Por MARTÍN LORENZO PAREDES APARICIO / Un hombre camina solo. Estoy confundido. Pienso que soy yo. Lo veo desde el cristal de la ventana. Se parece ciertamente a mí. Abajo, en la plaza, se reúnen los sin nombre, aquellos a los que la vida ha desterrado de su memoria. Son parias que nadie puede y quiere salvar. El juicio de la moral ha caído sobre ellos y su sentencia es la que da sentido a la existencia de una inmensa mayoría.
Escribo desde la penumbra para saber quién soy, para descubrir mi verdadero camino. La contradicción es un puñal que se clava y me hiere, pero no es capaz de acabar conmigo.
El hombre ha parado de caminar y penetra en el ágora. El lugar es similar a los escenarios descritos en las primeras novelas de Dickens. La niebla se posa en el suelo y él desaparece de mi campo de visión. Estoy tentado de bajar y contarle lo que opinan de él. Estoy agotado, los ojos se me cierran, apenas puedo controlarlos. Sigo escribiendo porque necesito saldar una deuda con él. Ha desaparecido entre la piedra y los árboles.
Es finales de octubre. Todavía queda mucho para que lo maten y vuelva a resucitar. Antes tiene que nacer y llevar su pobreza entre nosotros y así empezar a regar nuestra conciencia con la caridad, que se alargará hasta un poquito antes del verano. Berlanga fue el primero en detestar y criticar esta argucia creativa de la burguesía. Yo creo que he sido como ellos, por participar en sus asambleas y reuniones. Mi naturaleza es otra; mi alcurnia no existe y mi apellido viene de un árbol que solo se ha regado con la humildad y con el trabajo.
Considerando lo anterior, entono el mea culpa por formar parte de ese teatro. Este desánimo podíamos definirlo como parcial. Siempre he mostrado mi disconformidad en muchas obras que se han llevado a cabo y nunca he sido aceptado por la oligarquía gobernante.
Voy a bajar a la plaza y hablar con él. Esta noche no dormirá solo. Le haré compañía, si me deja. Es mi Plácido particular.
Acabo de cumplir 46 años, más de la mitad de una vida. He visto cómo en sitios en los que la finalidad es el amor y la ayuda al prójimo se ha cumplido justo lo contrario. La lucha por el poder ha sido una constante. Asimilar tal cuestión por parte de los plenipotenciarios es la táctica a seguir. El mensaje se ha tergiversado y no ha habido otra opción que asentir. Si alguien se desviaba del camino establecido, el destierro era su final.
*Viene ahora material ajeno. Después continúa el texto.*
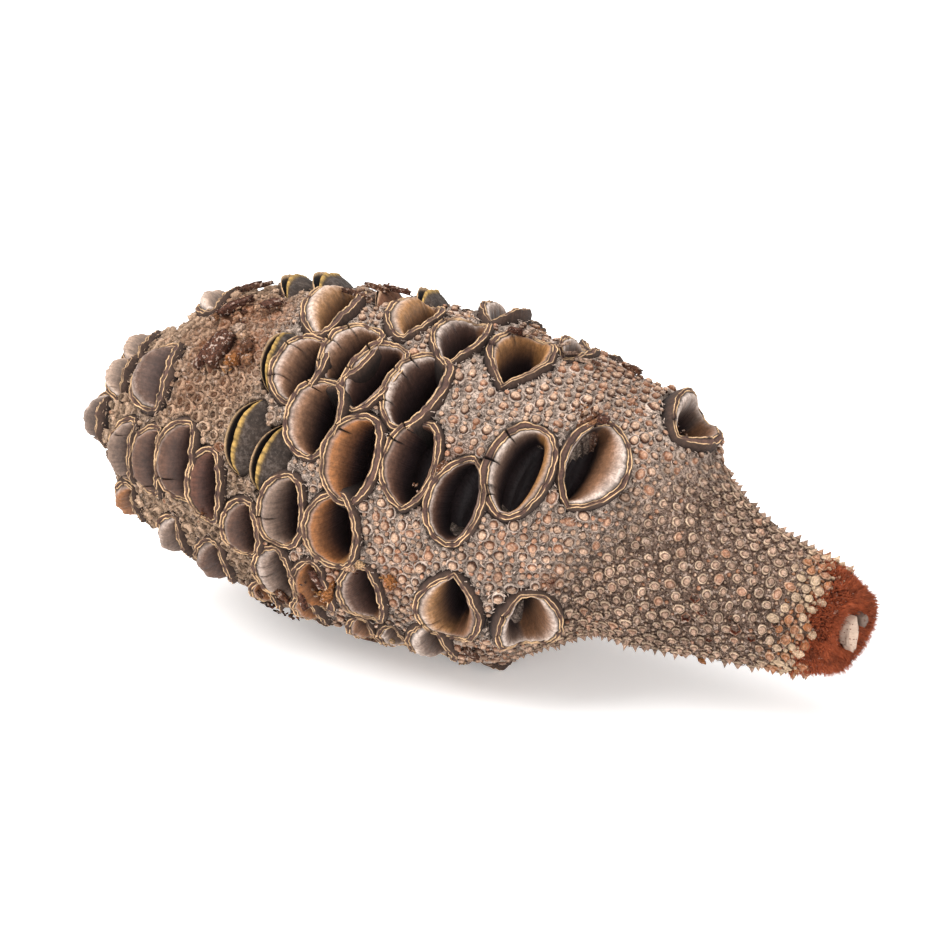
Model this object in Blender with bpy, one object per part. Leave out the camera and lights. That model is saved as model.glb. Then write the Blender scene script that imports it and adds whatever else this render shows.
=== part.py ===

También he conocido cosas buenas y, sobre todo, existen personas que son fieles al mensaje verdadero y continúan la lucha para convertir la igualdad en el principal objetivo.
La poca luz que queda se muere entre los muebles del salón.
La lluvia acaba de aparecer. El hombre solo vuelve. Esta vez dirige su nostalgia hacia el cantón de la Ropa Vieja. Pronto llegarán los Santos y la campana llamará al silencio y a la muerte. Se cobija en la piedra, ha dejado de llover y el adoquín guarda el agua en los charcos. Los mismos que reniegan de él le han dado algo para comer.
Salían del lugar en el que se reúnen y era necesario calmar su espíritu. Pero, ¿por qué en vez de darle monedas no le dan amor? ¿Por qué no lo tratan como un igual? Bienaventurados los que son pobres, pues ellos serán los que mantengan el negocio de la caridad.
Las velas, que recuerdan a mis muertos, están a punto de apagarse. La habitación de mis abuelos ronda entre mis recuerdos. Veo arder las mariposas y cómo el aceite salpica y mancha el suelo. Han vestido sus vírgenes de negro. Le echan todas sus cargas a ella, como si no tuviera bastante con la agonía de su hijo. Aún sigue en el cantón. La campana ha dejado de sonar. En el camposanto olvidado danzan los muertos que todavía no han subido al cielo. Por fin sabemos que el purgatorio se encuentra en la tierra. Los plenipotenciarios cenan alrededor de una mesa. El elitismo será la mortaja que nos arrojen esta noche.